**Exercise objective**
Exactly the lines from the one that contains "for part in" to the one that contains "if obj.type not", both lines included, should be copied, and no others.

**Data to process**

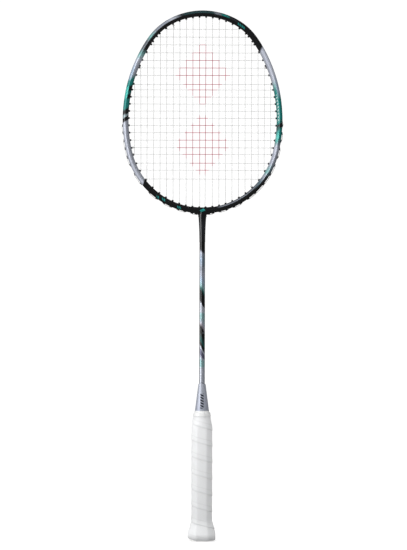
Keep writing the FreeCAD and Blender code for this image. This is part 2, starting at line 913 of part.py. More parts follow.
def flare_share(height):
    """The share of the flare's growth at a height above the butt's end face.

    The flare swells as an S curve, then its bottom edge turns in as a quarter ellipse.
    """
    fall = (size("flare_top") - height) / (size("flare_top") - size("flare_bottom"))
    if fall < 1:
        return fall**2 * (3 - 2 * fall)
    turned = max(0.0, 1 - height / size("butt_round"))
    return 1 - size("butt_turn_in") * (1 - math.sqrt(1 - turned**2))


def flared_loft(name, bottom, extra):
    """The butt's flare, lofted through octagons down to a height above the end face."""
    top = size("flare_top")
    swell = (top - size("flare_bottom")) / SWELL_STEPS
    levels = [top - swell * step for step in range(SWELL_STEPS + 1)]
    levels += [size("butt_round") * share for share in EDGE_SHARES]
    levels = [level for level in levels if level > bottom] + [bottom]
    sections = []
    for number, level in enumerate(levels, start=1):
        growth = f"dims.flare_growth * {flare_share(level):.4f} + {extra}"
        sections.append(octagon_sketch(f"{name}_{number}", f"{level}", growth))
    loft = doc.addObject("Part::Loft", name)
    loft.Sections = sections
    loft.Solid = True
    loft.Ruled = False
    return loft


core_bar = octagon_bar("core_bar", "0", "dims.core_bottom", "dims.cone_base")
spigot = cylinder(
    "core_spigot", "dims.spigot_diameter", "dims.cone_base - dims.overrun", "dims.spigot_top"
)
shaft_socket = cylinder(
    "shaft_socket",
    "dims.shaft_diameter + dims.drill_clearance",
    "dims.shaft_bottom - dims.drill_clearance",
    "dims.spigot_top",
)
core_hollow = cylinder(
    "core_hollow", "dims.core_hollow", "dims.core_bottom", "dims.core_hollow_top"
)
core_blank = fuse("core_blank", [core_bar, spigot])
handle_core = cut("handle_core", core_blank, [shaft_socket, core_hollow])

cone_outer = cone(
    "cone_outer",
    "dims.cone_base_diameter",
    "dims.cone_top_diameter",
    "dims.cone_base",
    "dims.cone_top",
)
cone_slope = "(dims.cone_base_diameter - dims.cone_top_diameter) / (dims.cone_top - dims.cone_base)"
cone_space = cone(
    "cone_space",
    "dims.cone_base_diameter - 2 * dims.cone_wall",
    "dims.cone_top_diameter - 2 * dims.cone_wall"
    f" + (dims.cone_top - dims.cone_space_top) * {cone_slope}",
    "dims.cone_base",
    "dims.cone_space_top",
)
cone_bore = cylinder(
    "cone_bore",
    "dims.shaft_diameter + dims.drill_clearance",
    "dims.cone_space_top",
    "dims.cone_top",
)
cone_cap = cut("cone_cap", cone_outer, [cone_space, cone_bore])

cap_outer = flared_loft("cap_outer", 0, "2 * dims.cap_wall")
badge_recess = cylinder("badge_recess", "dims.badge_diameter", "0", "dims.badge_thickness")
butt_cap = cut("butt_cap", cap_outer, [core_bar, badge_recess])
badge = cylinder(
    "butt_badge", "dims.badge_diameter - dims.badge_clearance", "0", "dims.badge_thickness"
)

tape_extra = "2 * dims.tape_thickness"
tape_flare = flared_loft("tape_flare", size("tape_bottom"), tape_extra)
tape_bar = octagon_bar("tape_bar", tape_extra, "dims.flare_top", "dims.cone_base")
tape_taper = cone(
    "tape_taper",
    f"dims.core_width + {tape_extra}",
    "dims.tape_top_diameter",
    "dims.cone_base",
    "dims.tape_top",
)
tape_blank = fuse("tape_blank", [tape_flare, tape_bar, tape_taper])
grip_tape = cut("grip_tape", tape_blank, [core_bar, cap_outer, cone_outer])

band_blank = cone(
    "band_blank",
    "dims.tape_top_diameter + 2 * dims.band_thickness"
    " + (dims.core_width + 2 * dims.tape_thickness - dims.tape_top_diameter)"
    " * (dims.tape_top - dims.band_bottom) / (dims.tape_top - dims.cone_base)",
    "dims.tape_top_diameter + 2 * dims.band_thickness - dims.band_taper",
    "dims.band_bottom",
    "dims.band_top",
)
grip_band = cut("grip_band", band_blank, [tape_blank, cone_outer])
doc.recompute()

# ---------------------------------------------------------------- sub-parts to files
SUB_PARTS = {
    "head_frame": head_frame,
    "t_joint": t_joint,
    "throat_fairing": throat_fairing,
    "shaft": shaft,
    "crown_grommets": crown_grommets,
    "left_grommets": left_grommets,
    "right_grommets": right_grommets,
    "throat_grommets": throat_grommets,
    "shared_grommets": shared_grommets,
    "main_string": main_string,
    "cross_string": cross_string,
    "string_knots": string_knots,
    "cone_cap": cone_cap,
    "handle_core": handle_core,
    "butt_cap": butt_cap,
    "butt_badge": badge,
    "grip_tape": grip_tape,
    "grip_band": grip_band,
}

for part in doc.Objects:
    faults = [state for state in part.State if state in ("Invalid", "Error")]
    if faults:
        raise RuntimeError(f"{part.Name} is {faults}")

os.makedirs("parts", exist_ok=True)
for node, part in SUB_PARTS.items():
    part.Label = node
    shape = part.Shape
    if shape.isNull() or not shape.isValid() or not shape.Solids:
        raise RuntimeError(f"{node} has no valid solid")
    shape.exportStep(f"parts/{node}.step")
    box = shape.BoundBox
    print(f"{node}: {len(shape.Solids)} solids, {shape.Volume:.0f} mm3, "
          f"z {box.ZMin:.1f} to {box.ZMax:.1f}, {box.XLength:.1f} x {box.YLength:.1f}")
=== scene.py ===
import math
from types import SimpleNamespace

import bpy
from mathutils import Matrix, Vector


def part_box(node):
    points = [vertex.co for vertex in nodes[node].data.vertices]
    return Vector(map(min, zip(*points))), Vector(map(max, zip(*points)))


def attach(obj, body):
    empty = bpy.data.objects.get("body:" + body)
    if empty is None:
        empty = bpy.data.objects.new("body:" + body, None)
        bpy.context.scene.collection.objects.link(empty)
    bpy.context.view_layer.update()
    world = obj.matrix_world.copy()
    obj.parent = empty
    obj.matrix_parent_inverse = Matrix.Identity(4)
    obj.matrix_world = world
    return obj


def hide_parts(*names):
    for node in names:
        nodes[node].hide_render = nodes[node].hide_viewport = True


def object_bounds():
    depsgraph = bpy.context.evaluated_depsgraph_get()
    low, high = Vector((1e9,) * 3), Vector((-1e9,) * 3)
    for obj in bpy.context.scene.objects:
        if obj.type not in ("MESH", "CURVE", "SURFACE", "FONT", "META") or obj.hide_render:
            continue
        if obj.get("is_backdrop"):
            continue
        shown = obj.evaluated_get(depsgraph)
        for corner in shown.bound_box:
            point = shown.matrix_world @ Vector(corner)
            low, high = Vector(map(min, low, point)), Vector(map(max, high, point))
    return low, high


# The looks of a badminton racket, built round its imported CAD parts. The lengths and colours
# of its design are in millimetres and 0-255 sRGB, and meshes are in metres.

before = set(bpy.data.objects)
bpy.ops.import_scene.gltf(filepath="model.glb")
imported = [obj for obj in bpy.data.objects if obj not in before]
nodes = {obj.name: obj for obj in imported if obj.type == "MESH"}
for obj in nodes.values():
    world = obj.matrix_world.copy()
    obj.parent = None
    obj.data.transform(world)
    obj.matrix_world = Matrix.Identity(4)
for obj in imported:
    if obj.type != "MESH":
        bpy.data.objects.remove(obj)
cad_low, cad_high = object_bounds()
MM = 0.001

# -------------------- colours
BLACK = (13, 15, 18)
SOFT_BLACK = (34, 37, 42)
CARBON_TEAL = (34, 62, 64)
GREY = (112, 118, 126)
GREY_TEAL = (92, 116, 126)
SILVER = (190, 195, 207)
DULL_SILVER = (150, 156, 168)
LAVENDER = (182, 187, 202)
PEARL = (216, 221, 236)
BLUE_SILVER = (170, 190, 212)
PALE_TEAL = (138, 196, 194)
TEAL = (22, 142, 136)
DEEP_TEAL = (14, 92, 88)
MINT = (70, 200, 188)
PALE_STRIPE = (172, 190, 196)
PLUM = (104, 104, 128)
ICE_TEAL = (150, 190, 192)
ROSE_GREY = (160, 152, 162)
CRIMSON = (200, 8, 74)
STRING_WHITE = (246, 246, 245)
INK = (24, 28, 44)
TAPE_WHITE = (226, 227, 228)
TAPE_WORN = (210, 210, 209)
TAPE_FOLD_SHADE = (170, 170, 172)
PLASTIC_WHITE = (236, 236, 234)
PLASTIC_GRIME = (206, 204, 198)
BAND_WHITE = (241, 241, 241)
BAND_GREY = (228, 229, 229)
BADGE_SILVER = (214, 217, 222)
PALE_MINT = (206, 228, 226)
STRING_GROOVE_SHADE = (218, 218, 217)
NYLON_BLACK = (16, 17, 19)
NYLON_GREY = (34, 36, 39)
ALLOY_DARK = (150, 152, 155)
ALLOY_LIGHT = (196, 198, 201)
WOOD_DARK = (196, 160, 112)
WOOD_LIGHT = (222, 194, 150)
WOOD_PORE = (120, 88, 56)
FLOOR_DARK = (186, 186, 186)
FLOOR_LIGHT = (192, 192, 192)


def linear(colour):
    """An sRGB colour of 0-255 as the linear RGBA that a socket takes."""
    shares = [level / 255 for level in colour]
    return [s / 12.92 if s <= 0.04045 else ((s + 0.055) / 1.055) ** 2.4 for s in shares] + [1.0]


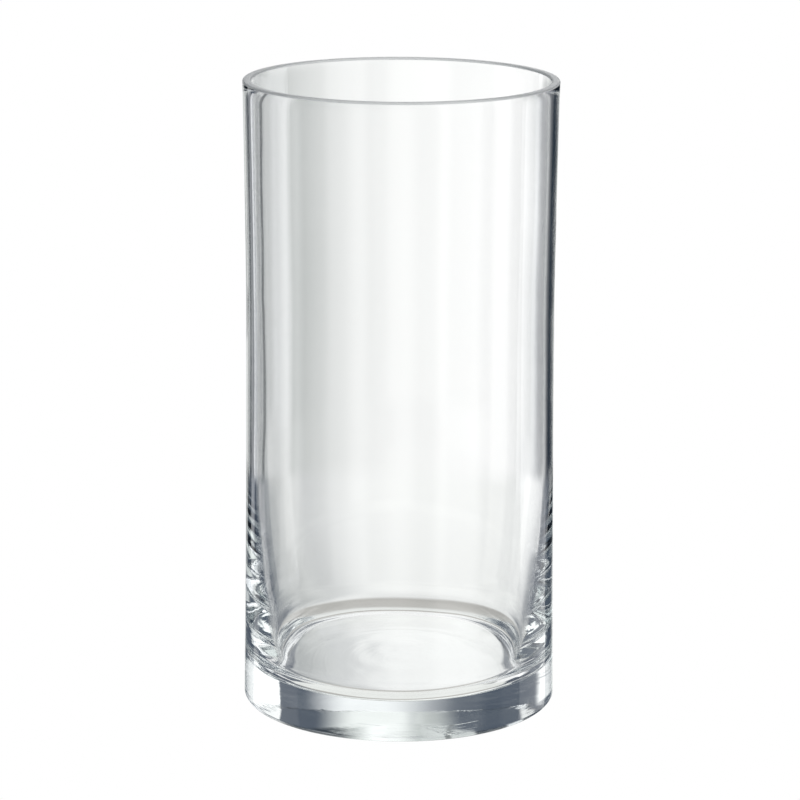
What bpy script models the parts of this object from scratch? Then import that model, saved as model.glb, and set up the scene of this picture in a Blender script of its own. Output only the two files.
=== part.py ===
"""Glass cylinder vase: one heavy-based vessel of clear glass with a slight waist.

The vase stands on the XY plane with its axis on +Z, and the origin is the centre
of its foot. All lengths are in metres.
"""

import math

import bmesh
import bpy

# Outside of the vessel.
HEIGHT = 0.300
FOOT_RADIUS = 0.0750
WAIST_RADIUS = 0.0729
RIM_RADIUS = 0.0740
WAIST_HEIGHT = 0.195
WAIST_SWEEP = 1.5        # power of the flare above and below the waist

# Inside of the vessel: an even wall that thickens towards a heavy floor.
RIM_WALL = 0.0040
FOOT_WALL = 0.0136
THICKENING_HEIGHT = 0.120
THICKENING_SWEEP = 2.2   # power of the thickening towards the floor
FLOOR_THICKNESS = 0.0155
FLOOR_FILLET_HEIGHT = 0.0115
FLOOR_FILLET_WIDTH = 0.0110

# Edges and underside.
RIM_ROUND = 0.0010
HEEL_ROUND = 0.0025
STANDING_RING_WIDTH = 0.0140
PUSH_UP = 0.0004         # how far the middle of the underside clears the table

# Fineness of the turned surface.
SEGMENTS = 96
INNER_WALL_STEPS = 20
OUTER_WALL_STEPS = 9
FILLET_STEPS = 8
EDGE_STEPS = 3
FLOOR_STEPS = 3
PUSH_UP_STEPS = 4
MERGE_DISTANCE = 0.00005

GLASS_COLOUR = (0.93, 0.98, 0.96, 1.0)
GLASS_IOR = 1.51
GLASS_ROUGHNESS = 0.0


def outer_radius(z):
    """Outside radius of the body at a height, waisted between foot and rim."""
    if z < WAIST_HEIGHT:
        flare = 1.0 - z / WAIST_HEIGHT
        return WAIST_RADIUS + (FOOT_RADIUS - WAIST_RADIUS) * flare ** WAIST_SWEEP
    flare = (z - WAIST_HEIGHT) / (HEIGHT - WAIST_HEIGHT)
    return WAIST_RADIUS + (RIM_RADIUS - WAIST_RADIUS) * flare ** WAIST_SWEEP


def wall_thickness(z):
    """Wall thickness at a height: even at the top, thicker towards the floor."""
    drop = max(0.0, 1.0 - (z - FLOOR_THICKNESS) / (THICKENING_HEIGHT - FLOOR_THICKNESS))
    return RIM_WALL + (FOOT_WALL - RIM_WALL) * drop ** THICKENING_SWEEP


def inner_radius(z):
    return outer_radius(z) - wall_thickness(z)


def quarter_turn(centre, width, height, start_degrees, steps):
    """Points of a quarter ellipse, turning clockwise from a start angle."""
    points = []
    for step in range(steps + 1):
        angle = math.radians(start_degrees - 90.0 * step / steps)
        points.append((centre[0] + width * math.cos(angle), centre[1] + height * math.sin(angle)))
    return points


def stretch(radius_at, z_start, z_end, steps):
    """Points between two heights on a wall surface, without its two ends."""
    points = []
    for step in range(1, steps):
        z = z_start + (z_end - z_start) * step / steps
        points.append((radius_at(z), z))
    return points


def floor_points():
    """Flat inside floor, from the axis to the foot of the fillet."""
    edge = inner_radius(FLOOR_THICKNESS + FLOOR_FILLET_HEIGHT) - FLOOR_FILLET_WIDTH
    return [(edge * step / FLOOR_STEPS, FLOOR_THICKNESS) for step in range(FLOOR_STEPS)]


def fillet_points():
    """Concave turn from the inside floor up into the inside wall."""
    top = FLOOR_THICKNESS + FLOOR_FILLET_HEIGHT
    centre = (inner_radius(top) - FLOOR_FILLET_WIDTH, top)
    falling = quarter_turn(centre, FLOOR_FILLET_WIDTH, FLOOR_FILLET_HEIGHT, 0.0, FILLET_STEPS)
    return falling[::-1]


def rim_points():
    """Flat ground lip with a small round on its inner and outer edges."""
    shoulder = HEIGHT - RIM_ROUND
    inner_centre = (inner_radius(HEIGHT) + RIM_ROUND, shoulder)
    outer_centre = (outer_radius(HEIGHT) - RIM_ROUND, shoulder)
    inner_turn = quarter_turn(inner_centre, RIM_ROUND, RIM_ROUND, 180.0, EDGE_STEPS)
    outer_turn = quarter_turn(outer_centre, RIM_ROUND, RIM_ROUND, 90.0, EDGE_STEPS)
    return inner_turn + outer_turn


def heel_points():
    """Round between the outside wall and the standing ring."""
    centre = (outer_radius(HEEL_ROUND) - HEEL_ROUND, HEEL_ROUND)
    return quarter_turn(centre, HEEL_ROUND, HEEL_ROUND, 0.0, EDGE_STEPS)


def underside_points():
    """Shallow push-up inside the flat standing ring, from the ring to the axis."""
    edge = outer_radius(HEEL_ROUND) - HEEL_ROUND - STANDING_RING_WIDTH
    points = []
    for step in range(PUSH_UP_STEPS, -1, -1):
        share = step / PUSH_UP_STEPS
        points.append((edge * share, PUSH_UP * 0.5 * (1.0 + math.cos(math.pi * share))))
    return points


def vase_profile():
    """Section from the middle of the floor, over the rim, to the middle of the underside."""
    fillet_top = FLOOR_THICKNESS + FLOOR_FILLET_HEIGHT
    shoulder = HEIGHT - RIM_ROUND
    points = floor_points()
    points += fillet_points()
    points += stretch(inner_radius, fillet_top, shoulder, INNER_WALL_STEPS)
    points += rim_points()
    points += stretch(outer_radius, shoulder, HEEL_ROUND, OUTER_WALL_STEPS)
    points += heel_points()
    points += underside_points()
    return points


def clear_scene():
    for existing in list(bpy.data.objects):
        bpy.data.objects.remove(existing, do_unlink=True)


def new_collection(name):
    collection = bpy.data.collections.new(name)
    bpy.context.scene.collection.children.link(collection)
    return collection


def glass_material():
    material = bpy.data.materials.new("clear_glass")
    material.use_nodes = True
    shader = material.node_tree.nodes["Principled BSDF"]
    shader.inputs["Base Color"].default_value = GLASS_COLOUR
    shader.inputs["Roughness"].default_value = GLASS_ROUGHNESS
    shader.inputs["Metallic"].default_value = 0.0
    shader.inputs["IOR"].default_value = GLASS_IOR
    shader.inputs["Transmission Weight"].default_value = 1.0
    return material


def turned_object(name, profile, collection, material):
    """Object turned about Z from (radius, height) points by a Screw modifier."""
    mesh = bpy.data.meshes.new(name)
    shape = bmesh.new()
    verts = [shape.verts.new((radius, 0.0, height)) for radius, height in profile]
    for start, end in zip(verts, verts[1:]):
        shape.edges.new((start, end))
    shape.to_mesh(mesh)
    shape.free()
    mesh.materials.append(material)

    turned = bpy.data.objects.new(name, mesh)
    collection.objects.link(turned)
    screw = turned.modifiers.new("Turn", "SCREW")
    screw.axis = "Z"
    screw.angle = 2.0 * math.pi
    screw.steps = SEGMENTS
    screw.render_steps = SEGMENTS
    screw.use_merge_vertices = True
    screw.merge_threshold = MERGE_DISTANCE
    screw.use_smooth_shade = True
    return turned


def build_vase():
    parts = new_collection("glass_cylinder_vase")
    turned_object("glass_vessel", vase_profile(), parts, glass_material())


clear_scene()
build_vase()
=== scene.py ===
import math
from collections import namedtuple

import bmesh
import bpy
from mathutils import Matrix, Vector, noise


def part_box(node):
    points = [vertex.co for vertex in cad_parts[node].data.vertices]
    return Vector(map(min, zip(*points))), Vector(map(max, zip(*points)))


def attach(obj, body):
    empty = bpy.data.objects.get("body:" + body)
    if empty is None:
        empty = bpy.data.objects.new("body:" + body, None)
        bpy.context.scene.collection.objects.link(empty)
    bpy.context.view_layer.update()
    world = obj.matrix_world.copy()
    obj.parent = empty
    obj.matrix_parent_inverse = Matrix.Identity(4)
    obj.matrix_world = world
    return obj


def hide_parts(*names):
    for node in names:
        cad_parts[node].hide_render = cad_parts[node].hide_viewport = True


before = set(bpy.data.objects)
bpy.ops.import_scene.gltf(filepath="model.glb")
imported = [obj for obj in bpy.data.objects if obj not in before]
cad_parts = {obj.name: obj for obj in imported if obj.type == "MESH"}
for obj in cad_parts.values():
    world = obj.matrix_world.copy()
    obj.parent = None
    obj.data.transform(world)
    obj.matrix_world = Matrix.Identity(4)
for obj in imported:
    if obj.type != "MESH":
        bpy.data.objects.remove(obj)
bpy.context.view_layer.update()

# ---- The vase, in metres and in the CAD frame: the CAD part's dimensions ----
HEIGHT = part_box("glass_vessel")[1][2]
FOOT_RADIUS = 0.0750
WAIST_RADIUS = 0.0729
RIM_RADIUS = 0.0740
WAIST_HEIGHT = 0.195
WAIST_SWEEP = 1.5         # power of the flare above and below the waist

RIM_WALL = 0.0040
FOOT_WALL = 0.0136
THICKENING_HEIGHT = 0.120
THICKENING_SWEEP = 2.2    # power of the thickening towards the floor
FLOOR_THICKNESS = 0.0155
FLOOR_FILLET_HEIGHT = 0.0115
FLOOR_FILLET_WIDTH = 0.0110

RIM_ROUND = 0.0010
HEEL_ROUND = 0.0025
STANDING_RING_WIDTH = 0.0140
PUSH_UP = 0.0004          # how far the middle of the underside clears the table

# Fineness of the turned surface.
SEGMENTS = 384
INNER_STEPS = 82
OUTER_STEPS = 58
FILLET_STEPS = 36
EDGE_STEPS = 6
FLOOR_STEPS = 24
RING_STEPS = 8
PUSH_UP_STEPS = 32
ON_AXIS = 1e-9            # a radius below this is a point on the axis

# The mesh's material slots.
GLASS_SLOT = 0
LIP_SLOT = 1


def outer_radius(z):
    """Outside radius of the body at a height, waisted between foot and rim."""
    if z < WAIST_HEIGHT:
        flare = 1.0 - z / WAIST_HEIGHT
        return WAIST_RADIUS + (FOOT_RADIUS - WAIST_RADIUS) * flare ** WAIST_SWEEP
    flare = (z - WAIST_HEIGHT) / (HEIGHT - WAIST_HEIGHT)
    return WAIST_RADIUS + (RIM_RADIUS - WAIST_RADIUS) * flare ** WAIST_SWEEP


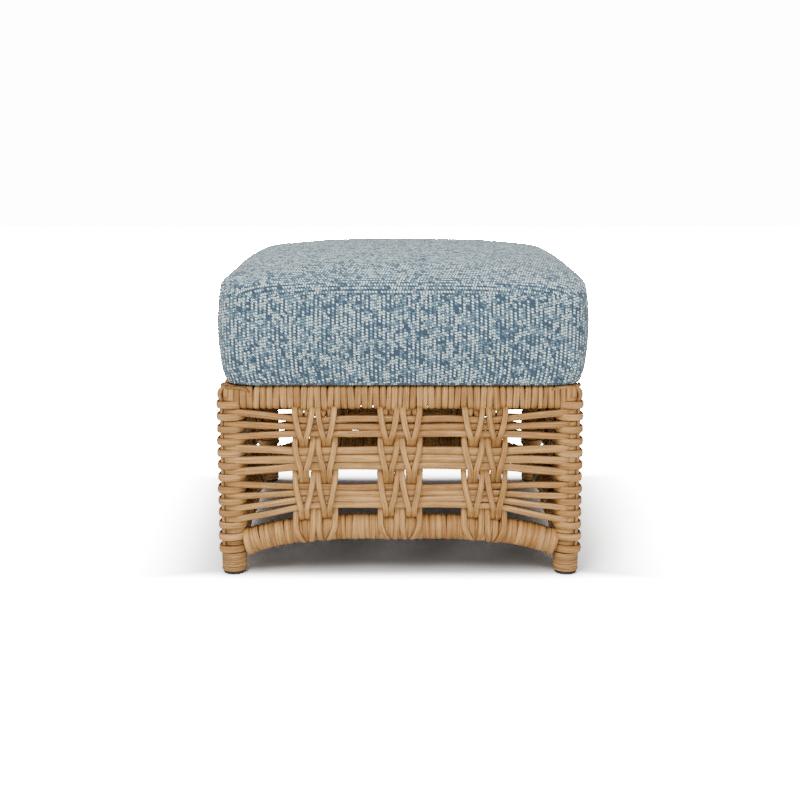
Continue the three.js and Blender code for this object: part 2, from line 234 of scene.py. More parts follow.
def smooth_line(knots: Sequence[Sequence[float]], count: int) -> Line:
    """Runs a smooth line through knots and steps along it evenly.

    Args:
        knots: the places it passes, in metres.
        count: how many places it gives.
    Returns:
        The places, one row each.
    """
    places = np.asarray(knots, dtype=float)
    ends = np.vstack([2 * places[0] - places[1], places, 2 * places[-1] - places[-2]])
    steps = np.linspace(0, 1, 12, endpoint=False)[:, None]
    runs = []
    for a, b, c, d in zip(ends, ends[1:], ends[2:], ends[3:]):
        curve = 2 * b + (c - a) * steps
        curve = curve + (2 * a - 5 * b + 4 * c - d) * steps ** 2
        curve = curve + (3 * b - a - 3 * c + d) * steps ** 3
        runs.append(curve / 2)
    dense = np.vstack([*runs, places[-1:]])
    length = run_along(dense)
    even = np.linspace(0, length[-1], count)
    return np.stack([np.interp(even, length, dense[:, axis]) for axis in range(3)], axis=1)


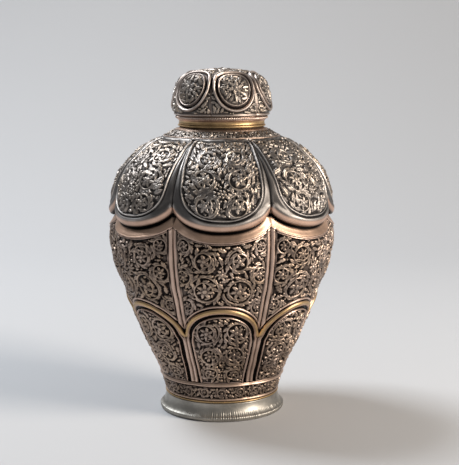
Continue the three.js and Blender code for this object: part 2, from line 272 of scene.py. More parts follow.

**The result**
for part in doc.Objects:
    faults = [state for state in part.State if state in ("Invalid", "Error")]
    if faults:
        raise RuntimeError(f"{part.Name} is {faults}")

os.makedirs("parts", exist_ok=True)
for node, part in SUB_PARTS.items():
    part.Label = node
    shape = part.Shape
    if shape.isNull() or not shape.isValid() or not shape.Solids:
        raise RuntimeError(f"{node} has no valid solid")
    shape.exportStep(f"parts/{node}.step")
    box = shape.BoundBox
    print(f"{node}: {len(shape.Solids)} solids, {shape.Volume:.0f} mm3, "
          f"z {box.ZMin:.1f} to {box.ZMax:.1f}, {box.XLength:.1f} x {box.YLength:.1f}")
=== scene.py ===
import math
from types import SimpleNamespace

import bpy
from mathutils import Matrix, Vector


def part_box(node):
    points = [vertex.co for vertex in nodes[node].data.vertices]
    return Vector(map(min, zip(*points))), Vector(map(max, zip(*points)))


def attach(obj, body):
    empty = bpy.data.objects.get("body:" + body)
    if empty is None:
        empty = bpy.data.objects.new("body:" + body, None)
        bpy.context.scene.collection.objects.link(empty)
    bpy.context.view_layer.update()
    world = obj.matrix_world.copy()
    obj.parent = empty
    obj.matrix_parent_inverse = Matrix.Identity(4)
    obj.matrix_world = world
    return obj


def hide_parts(*names):
    for node in names:
        nodes[node].hide_render = nodes[node].hide_viewport = True


def object_bounds():
    depsgraph = bpy.context.evaluated_depsgraph_get()
    low, high = Vector((1e9,) * 3), Vector((-1e9,) * 3)
    for obj in bpy.context.scene.objects:
        if obj.type not in ("MESH", "CURVE", "SURFACE", "FONT", "META") or obj.hide_render:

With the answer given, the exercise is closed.